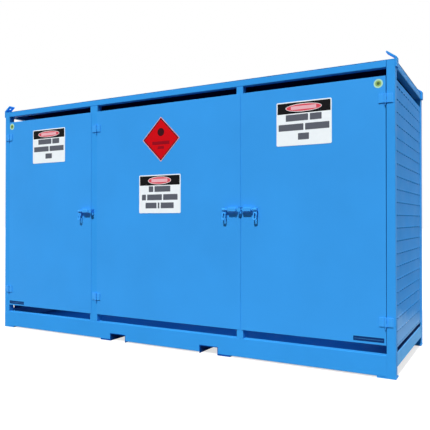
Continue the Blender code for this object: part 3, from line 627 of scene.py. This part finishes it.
# %% Smaller rounds
DOOR_FOLD, PLATE_ROUND, FITTING_ROUND, PLATE_EDGE = 0.0022, 0.0010, 0.0006, 0.0004
LUGS = [f"{end}_{side}_lug" for end in ("front", "rear") for side in ("left", "right")]
SMALL_ROUNDS = [(node, PLATE_ROUND) for node in ["roof_sheet"] + LUGS]
SMALL_ROUNDS += [("left_keeper", FITTING_ROUND), ("centre_keeper", FITTING_ROUND)]
for door in DOORS:
    SMALL_ROUNDS += [(f"{door}_door_sheet", DOOR_FOLD)]
    SMALL_ROUNDS += [(f"{door}_{part}_{level}_leaf", FITTING_ROUND)
                     for part in ("door", "post") for level in ("upper", "lower")]
    SMALL_ROUNDS += [(f"{door}_latch_guide", FITTING_ROUND), (f"{door}_bolt", FITTING_ROUND)]
    SMALL_ROUNDS += [(f"{door}_pull", PLATE_ROUND), (f"{door}_door_sign", PLATE_EDGE)]
SMALL_ROUNDS += [("middle_door_diamond", PLATE_EDGE)]
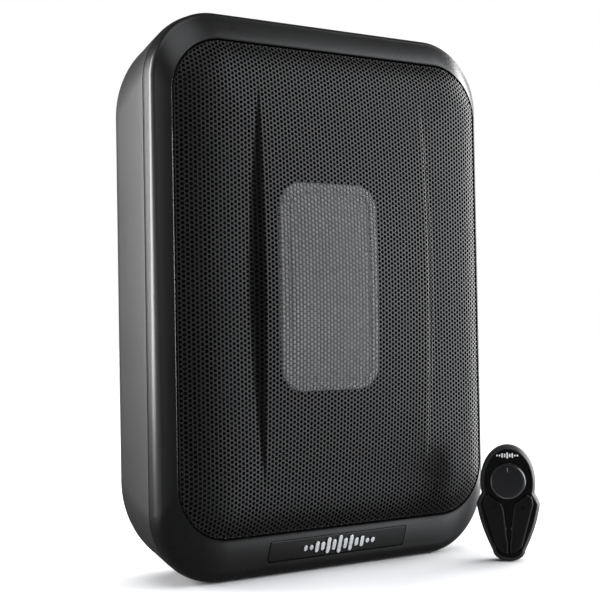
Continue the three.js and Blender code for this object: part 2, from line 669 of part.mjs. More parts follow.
function addRemote() {
  const rim = loft(
    [
      remoteRing(0, -GAP / 2),
      remoteRing(0, -4.4),
      remoteRing(1.3, -6.5),
      remoteRing(2.4, -6.5),
      remoteRing(2.4, -GAP / 2),
    ],
    true,
  );
  piece(remote, "remote_front_shell", rim, SATIN_BLACK);

  const cup = loft([
    remoteRing(2.2, 7.5),
    remoteRing(0, 5),
    remoteRing(0, GAP / 2),
    remoteRing(1.8, GAP / 2),
    remoteRing(1.8, 5),
    remoteRing(3.4, 5.8),
  ]);
  const jackWindow = block([-4.4, 3, 10.6], [4.4, 9, 19.4]);
  piece(remote, "remote_rear_shell", cut(cup, jackWindow), SATIN_BLACK);

  const face = plate(remoteOutline(2.4 + GAP), -6.2, -4.2);
  const windows = [1, -1].map((side) => plate(offset(keyOutline(side), -0.4), -9, -2));
  const shaftHole = rodY(3.3, -9, -2, 0, REMOTE_KNOB.z);
  piece(remote, "remote_face_panel", cut(face, ...windows, shaftHole), GLOSS_BLACK);

  const knob = [
    [0, REMOTE_KNOB.front + 0.6], [10.4, REMOTE_KNOB.front], [11.2, REMOTE_KNOB.front + 0.4],
    [REMOTE_KNOB.radius, REMOTE_KNOB.back - 1], [REMOTE_KNOB.radius, REMOTE_KNOB.back],
    [2.9, REMOTE_KNOB.back], [2.9, -4.2], [0, -4.2],
  ];
  piece(remote, "remote_knob", turnedY(knob, 0, REMOTE_KNOB.z), SPUN_METAL);
  piece(remote, "remote_potentiometer", rodY(8, -3.9, 0.3, 0, REMOTE_KNOB.z), STEEL);
  piece(remote, "remote_board", block([-10.5, 0.6, 24], [10.5, 2, 62]), BOARD_GREEN);
  for (const [side, word] of [[-1, "minus"], [1, "plus"]]) {
    piece(remote, `remote_${word}_key`, plate(keyOutline(side), -7.6, -4.6), MATT_BLACK);
    const x = side * 9;
    piece(remote, `remote_${word}_switch`, block([x - 3, -3.4, 27], [x + 3, 0.3, 33]), MATT_BLACK);
  }
  const jack = cut(block([-4.1, -3.6, 10.9], [4.1, 7, 19.1]), rodY(1.8, -2, 9, 0, 15, 14));
  piece(remote, "remote_jack", jack, MATT_BLACK);

  remote.position.set(REMOTE.x, REMOTE.y, 0);
  remote.rotation.z = THREE.MathUtils.degToRad(REMOTE.turnDeg);
}

// ---------------------------------------------------------------- assembly

piece(subwoofer, "front_bezel", frontBezel(), SATIN_BLACK);
piece(subwoofer, "rear_housing", rearHousing(), SATIN_BLACK);
piece(subwoofer, "grille", grilleSheet(), GRILLE_BLACK);
piece(subwoofer, "badge_plate", badgeSlab(0), SATIN_BLACK);

const emblemOutline = [[-27, 0], [-23, -4], [23, -4], [27, 0], [23, 4], [-23, 4]];
const emblem = piece(subwoofer, "badge_emblem", plate(emblemOutline, -0.9, 0), ALUMINIUM);
emblem.rotation.x = THREE.MathUtils.degToRad(BADGE.tiltDeg);
emblem.position.set(...badgePoint(GAP));

piece(subwoofer, "basket", basket(), STEEL);
piece(subwoofer, "gasket", gasket(), RUBBER);
piece(subwoofer, "surround", surround(), RUBBER);
piece(subwoofer, "spider", spider(), SPIDER_CLOTH);
piece(subwoofer, "cone", cone(), MATT_BLACK);
piece(subwoofer, "centre_plate", centrePlate(), DIAPHRAGM);
piece(subwoofer, "voice_coil", tubeY(COIL_RADIUS + 1.2, COIL_RADIUS, -17.1, 4), COPPER);
piece(subwoofer, "top_plate", tubeY(52, COIL_RADIUS + 2, MOTOR_Y + GAP, 5.5), STEEL);
piece(subwoofer, "magnet", tubeY(60, 30, 5.8, 19.9), FERRITE);
piece(subwoofer, "back_plate", backPlate(), STEEL);
const terminals = block([-10, MOTOR_Y + GAP, DRIVER_Z - 61], [10, 4, DRIVER_Z - 53.5]);
piece(subwoofer, "terminal_strip", terminals, MATT_BLACK);
driverScrewPlaces().forEach(([x, z], i) => {
  const screw = screwAlongY(3.2, FLANGE_FRONT_Y - GAP - 2, FLANGE_FRONT_Y - GAP, -19.5, x, z);
  piece(subwoofer, `driver_screw_${i + 1}`, screw, STEEL);
});

addAmplifier();
addControls();

HOUSING_SCREWS.forEach(([x, z], i) => {
  const [under, top] = [BACK_Y - 3.3, BACK_Y - 1];
  const section = [[0, -20], [1.4, -20], [1.4, under], [3.6, under], [3.6, top], [0, top]];
  piece(subwoofer, `housing_screw_${i + 1}`, turnedY(section, x, z, 12), STEEL);
});
[[-92, 64], [92, 64], [-92, 278], [92, 278]].forEach(([x, z], i) => {
  piece(subwoofer, `rear_foot_${i + 1}`, rodY(9, BACK_Y + GAP, BACK_Y + 2.5, x, z, 24), RUBBER);
});

addRemote();
subwoofer.add(remote);

export default subwoofer;
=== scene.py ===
import bmesh
import bpy
import numpy as np
from mathutils import Matrix, Vector


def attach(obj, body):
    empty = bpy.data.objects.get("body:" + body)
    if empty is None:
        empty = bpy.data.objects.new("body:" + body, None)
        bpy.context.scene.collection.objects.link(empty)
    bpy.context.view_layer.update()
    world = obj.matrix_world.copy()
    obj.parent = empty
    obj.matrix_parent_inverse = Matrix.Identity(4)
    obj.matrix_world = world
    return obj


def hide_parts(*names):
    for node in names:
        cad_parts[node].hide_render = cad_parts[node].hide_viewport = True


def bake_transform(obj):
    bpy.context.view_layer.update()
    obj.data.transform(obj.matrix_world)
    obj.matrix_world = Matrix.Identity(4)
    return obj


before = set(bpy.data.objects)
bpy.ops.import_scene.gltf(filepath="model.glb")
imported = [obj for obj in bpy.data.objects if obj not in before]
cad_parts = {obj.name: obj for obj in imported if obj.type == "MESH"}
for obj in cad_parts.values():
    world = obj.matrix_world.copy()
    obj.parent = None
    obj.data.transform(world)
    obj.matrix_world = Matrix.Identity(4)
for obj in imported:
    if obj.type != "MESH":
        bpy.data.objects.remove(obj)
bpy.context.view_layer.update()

# ---------------------------------------------------------------- camera
# A short telephoto lens, a little below mid-height, looking at the grille from its left.
# The camera is a hair off level, as a hand-set tripod head is.
yaw, pitch, roll = np.radians([33.3074, 1.2315, -1.0013])
ahead = Vector((np.sin(yaw) * np.cos(pitch), np.cos(yaw) * np.cos(pitch), np.sin(pitch)))
level = Vector((np.cos(yaw), -np.sin(yaw), 0))
above = level.cross(ahead)
right = level * np.cos(roll) + above * np.sin(roll)
top = above * np.cos(roll) - level * np.sin(roll)
camera = bpy.data.objects.new("camera", bpy.data.cameras.new("camera"))
camera.data.lens = 76.316
camera.data.sensor_width = 36
camera.data.clip_end = 100
camera.matrix_world = Matrix(
    [
        [right.x, top.x, -ahead.x, -0.461514],
        [right.y, top.y, -ahead.y, -0.695306],
        [right.z, top.z, -ahead.z, 0.153091],
        [0, 0, 0, 1],
    ]
)
bpy.context.scene.collection.objects.link(camera)
bpy.context.scene.camera = camera

# ---------------------------------------------------------------- studio
# A plain pale table under a broad overhead light, neither of which the gloss sees. The sheen on the
# black comes from soft spots in the surroundings, placed for this camera, and from three panels.


def adder(tree):
    """A helper that adds a node to this tree and sets its values, or links the sockets among them."""

    def add(kind, inputs=(), **settings):
        node = tree.nodes.new(kind)
        for key, value in settings.items():
            setattr(node, key, value)
        for key, value in dict(inputs).items():
            if isinstance(value, bpy.types.NodeSocket):
                tree.links.new(value, node.inputs[key])
            else:
                node.inputs[key].default_value = value
        return node

    return add


def nodes_of(material):
    """The helper for the emptied node tree of a material or world."""
    material.use_nodes = True
    material.node_tree.nodes.clear()
    return adder(material.node_tree)


sky = bpy.data.worlds.new("studio")
bpy.context.scene.world = sky
add = nodes_of(sky)
direction = add("ShaderNodeTexCoord").outputs["Generated"]


def soft_spot(towards, inner, outer, strength):
    """Brightness of a round soft patch of the surroundings, full within `inner` degrees of `towards`."""
    centre = Vector(towards).normalized()
    near = add("ShaderNodeVectorMath", {0: direction, 1: centre}, operation="DOT_PRODUCT")
    edges = {"From Min": np.cos(np.radians(outer)), "From Max": np.cos(np.radians(inner)), "To Max": strength}
    return add(
        "ShaderNodeMapRange", {"Value": near.outputs["Value"], **edges}, interpolation_type="SMOOTHSTEP"
    ).outputs["Result"]


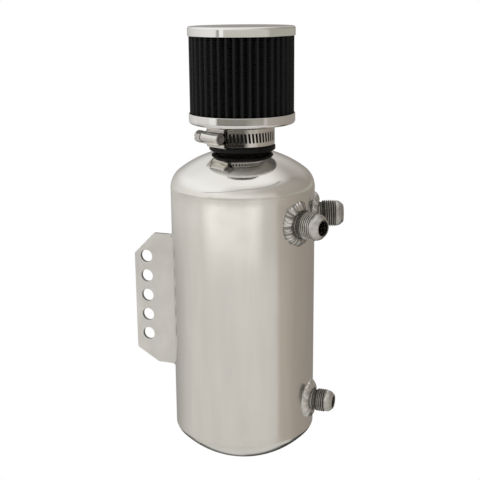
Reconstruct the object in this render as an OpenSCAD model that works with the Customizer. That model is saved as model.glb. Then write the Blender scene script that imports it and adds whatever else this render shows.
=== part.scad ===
// Oil catch can for an engine bay: a welded aluminium can with two flare
// inlets, a flare drain, a side mounting fin and a clamp-on breather filter.
// Origin: centre of the middle hole in the mounting fin. +Z is up, the drain
// points along +X and the fin lies in the XZ plane, on the -X side of the can.

/* [Can body] */
// Outside diameter of the can
can_od = 120; // [104:1:140]
// Wall thickness of the tube and of both domes
can_wall = 3; // [2:0.5:4]
// Height of the straight tube between its two seams
tube_h = 206; // [180:1:280]
// Outside radius of the top dome's crown
top_crown_r = 87; // [76:1:110]
// Outside radius of the top dome's knuckle
top_knuckle_r = 18.5; // [12:0.5:24]
// Outside radius of the bottom dome's crown
bottom_crown_r = 77.5; // [74:0.5:110]
// Outside radius of the bottom dome's knuckle
bottom_knuckle_r = 8; // [6:0.5:24]
// Depth of the bevelled groove that each girth seam is welded in
seam_bevel = 1.5; // [1:0.1:1.8]
// How far a dressed girth seam stands proud of the tube
seam_proud = 0.2; // [0.1:0.05:0.6]

/* [Splash baffle] */
// Thickness of the perforated splash baffle
baffle_t = 2; // [1:0.5:3]
// Distance from the baffle's top face down from the top seam
baffle_drop = 2; // [2:0.5:6]
// Diameter of each drain-back hole in the baffle
baffle_hole_d = 6; // [4:0.5:7]
// Distance between the rings of holes in the baffle
baffle_ring_step = 13; // [10:1:15]

/* [Neck] */
// Outside diameter of the neck that the filter slips over
neck_od = 45; // [40:1:50]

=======

- [Task description]: Where a line holds "that", copy it out.

- [Answer]:
    """A helper that adds a node to this tree and sets its values, or links the sockets among them."""
Reconstruct the object in this render as an OpenSCAD model that works with the Customizer. That model is saved as model.glb. Then write the Blender scene script that imports it and adds whatever else this render shows.
// Depth of the bevelled groove that each girth seam is welded in
// Outside diameter of the neck that the filter slips over